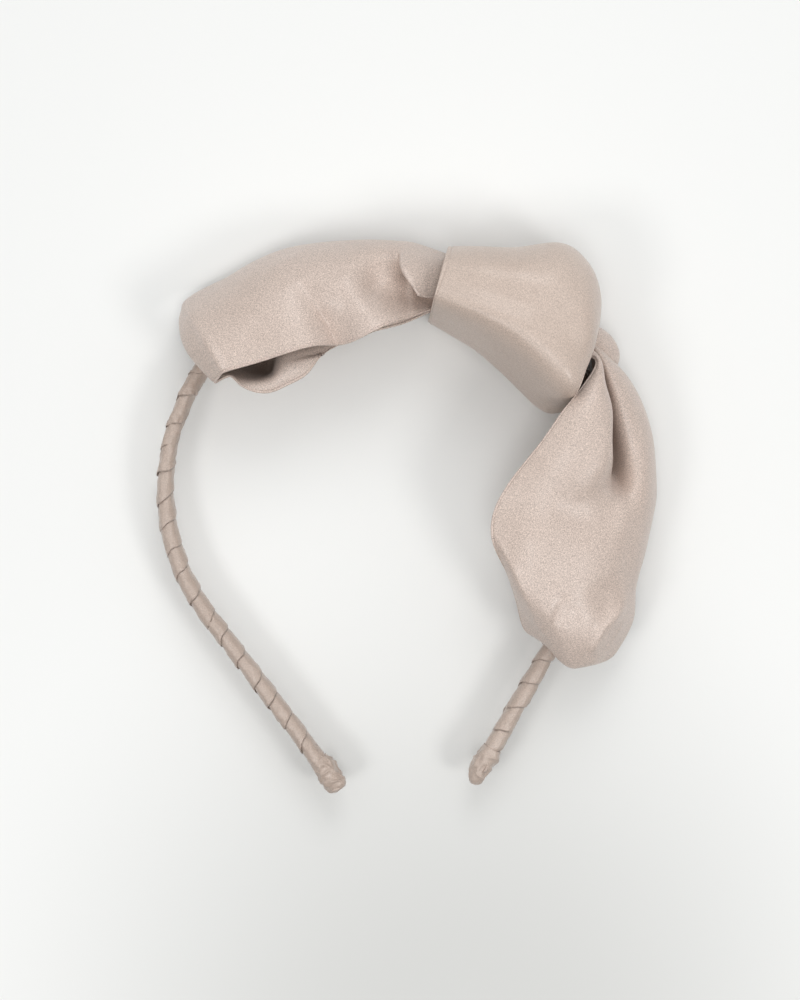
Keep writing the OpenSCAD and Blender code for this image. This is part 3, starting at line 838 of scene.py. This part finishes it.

* * *

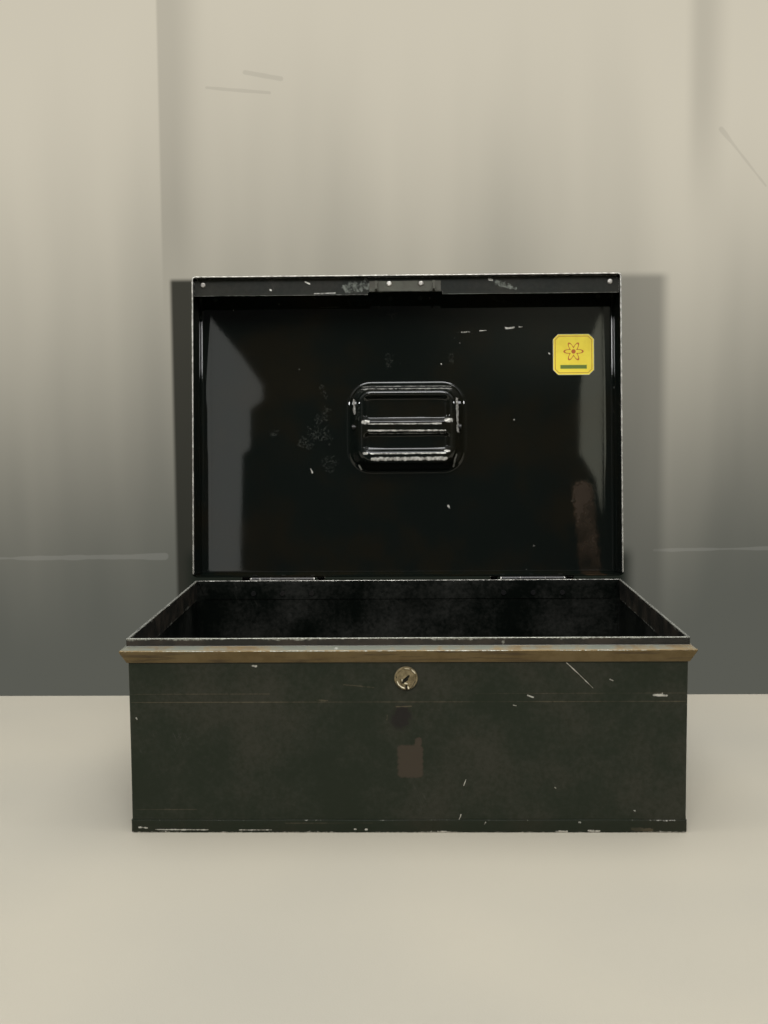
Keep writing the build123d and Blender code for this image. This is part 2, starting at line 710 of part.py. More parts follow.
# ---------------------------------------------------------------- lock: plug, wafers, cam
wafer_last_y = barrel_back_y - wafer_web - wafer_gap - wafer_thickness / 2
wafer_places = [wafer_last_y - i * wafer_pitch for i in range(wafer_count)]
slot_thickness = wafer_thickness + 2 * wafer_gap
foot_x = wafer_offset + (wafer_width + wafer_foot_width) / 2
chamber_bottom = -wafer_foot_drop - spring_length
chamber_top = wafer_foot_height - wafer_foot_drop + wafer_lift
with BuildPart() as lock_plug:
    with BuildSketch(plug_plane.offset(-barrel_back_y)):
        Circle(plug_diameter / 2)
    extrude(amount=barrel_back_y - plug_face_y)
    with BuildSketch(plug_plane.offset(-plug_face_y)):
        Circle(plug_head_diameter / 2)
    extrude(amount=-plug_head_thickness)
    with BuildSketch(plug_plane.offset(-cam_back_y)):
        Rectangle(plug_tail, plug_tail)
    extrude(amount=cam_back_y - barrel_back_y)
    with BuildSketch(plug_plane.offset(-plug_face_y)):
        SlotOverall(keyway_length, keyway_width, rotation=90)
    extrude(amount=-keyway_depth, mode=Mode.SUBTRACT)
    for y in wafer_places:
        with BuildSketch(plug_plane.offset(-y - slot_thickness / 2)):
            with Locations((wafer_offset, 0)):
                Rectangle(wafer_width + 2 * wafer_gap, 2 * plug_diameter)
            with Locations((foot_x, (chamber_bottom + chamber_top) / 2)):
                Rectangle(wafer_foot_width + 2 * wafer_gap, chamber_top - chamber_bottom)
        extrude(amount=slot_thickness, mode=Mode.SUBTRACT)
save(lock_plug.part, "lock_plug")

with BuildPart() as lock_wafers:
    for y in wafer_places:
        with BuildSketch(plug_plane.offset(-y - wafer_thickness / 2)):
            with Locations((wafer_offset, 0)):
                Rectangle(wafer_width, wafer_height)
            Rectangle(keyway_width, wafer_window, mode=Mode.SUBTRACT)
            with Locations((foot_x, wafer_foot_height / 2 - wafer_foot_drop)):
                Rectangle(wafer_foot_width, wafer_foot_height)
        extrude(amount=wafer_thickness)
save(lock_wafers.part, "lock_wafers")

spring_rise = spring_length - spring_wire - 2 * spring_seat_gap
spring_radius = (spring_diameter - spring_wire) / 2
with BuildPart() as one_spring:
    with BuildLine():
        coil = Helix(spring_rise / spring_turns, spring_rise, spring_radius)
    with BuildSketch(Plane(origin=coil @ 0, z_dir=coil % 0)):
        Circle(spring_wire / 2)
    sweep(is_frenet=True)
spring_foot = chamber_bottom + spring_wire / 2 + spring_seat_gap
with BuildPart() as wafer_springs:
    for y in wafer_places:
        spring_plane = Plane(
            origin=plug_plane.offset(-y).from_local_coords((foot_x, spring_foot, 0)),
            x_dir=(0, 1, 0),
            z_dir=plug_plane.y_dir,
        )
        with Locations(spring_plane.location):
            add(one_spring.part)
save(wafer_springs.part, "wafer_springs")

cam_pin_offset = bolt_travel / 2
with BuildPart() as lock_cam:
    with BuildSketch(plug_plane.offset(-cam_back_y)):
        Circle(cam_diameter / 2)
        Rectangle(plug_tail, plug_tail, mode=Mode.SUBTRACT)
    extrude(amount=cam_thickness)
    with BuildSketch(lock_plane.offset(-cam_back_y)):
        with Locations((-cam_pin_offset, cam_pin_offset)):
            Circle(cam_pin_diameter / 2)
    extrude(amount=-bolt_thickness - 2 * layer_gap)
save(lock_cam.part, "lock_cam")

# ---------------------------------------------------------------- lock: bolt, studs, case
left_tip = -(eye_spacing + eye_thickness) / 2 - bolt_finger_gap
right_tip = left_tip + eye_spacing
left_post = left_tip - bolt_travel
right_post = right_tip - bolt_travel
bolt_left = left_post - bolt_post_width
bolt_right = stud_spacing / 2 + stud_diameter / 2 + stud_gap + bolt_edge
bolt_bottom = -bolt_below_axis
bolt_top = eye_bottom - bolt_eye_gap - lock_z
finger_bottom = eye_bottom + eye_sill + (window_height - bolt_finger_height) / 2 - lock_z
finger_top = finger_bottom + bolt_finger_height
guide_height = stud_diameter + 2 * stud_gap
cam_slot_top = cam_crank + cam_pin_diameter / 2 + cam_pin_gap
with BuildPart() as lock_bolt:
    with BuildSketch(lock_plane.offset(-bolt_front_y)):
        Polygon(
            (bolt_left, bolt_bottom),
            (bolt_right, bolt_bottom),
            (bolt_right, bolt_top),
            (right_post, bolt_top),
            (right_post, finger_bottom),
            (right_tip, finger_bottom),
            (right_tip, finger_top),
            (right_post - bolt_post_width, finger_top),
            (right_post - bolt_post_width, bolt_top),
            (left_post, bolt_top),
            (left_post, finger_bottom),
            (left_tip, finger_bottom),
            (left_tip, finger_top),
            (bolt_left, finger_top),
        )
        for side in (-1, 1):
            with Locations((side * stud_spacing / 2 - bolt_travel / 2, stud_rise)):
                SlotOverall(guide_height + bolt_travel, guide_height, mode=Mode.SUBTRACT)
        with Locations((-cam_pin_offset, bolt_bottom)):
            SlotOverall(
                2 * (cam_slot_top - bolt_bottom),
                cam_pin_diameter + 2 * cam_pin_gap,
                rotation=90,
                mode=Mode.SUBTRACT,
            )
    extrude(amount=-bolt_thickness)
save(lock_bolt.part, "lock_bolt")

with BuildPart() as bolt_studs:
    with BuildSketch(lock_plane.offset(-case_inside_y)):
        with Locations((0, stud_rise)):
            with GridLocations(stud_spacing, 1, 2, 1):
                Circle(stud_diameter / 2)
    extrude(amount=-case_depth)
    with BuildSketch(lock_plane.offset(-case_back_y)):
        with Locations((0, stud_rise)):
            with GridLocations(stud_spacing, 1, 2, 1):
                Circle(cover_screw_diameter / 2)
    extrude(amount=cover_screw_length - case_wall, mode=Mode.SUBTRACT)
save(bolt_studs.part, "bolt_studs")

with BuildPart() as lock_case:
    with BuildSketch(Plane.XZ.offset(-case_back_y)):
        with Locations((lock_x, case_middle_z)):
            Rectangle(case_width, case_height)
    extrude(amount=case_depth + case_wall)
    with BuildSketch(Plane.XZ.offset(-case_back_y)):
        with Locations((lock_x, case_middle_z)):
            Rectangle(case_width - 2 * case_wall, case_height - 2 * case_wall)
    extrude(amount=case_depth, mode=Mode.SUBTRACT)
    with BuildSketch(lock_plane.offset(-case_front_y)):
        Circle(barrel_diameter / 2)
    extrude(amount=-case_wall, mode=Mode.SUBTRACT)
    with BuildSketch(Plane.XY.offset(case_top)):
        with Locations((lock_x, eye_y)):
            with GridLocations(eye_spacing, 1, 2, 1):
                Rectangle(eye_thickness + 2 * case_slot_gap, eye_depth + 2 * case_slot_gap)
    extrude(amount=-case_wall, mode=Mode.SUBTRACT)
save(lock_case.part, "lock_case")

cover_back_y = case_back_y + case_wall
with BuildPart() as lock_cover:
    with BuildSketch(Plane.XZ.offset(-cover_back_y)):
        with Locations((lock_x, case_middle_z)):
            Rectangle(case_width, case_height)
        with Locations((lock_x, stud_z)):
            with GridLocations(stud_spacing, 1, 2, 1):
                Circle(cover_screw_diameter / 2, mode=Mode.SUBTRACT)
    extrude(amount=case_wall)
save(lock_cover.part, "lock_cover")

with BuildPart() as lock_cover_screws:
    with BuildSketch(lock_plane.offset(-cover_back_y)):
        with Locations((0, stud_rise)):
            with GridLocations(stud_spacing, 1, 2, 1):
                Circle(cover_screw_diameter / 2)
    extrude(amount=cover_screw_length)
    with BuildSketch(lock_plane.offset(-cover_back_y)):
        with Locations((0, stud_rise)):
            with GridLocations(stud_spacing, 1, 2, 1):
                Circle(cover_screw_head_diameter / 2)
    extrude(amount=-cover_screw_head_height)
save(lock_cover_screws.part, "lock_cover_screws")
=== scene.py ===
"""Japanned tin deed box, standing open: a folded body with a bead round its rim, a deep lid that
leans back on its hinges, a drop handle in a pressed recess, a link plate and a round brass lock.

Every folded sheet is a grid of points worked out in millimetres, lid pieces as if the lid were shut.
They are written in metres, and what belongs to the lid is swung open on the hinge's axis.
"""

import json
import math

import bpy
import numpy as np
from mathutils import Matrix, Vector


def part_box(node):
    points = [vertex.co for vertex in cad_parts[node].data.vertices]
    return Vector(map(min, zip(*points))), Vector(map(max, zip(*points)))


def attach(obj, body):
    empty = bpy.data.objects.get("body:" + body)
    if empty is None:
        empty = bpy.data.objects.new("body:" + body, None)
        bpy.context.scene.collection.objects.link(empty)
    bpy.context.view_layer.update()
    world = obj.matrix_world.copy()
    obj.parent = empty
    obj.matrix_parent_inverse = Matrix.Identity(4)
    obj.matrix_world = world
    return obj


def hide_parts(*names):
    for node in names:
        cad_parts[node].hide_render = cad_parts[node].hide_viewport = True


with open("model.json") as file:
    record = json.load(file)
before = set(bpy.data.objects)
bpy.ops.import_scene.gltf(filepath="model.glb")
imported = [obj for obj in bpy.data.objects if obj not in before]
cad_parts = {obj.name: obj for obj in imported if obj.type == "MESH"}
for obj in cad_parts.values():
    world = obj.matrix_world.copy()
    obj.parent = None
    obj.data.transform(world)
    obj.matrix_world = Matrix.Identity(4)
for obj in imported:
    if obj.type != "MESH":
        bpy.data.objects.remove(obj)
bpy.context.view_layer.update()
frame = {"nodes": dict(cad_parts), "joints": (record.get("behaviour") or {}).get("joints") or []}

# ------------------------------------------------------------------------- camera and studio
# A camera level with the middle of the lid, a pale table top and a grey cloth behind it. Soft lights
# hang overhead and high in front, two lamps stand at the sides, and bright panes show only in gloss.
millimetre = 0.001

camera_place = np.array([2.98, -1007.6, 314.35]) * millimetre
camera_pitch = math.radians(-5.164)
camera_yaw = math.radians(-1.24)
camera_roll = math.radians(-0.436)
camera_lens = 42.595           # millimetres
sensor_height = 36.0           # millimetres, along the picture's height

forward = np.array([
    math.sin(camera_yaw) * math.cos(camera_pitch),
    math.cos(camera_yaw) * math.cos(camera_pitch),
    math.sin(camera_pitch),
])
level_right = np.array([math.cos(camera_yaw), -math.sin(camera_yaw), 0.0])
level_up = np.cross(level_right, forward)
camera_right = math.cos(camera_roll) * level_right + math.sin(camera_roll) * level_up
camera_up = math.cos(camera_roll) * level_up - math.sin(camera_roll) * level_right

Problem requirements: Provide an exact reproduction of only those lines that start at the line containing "extrude(amount=cover_screw_length)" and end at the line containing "before = set(bpy.data.objects)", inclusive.

Result below:
    extrude(amount=cover_screw_length)
    with BuildSketch(lock_plane.offset(-cover_back_y)):
        with Locations((0, stud_rise)):
            with GridLocations(stud_spacing, 1, 2, 1):
                Circle(cover_screw_head_diameter / 2)
    extrude(amount=-cover_screw_head_height)
save(lock_cover_screws.part, "lock_cover_screws")
=== scene.py ===
"""Japanned tin deed box, standing open: a folded body with a bead round its rim, a deep lid that
leans back on its hinges, a drop handle in a pressed recess, a link plate and a round brass lock.

Every folded sheet is a grid of points worked out in millimetres, lid pieces as if the lid were shut.
They are written in metres, and what belongs to the lid is swung open on the hinge's axis.
"""

import json
import math

import bpy
import numpy as np
from mathutils import Matrix, Vector


def part_box(node):
    points = [vertex.co for vertex in cad_parts[node].data.vertices]
    return Vector(map(min, zip(*points))), Vector(map(max, zip(*points)))


def attach(obj, body):
    empty = bpy.data.objects.get("body:" + body)
    if empty is None:
        empty = bpy.data.objects.new("body:" + body, None)
        bpy.context.scene.collection.objects.link(empty)
    bpy.context.view_layer.update()
    world = obj.matrix_world.copy()
    obj.parent = empty
    obj.matrix_parent_inverse = Matrix.Identity(4)
    obj.matrix_world = world
    return obj


def hide_parts(*names):
    for node in names:
        cad_parts[node].hide_render = cad_parts[node].hide_viewport = True


with open("model.json") as file:
    record = json.load(file)
before = set(bpy.data.objects)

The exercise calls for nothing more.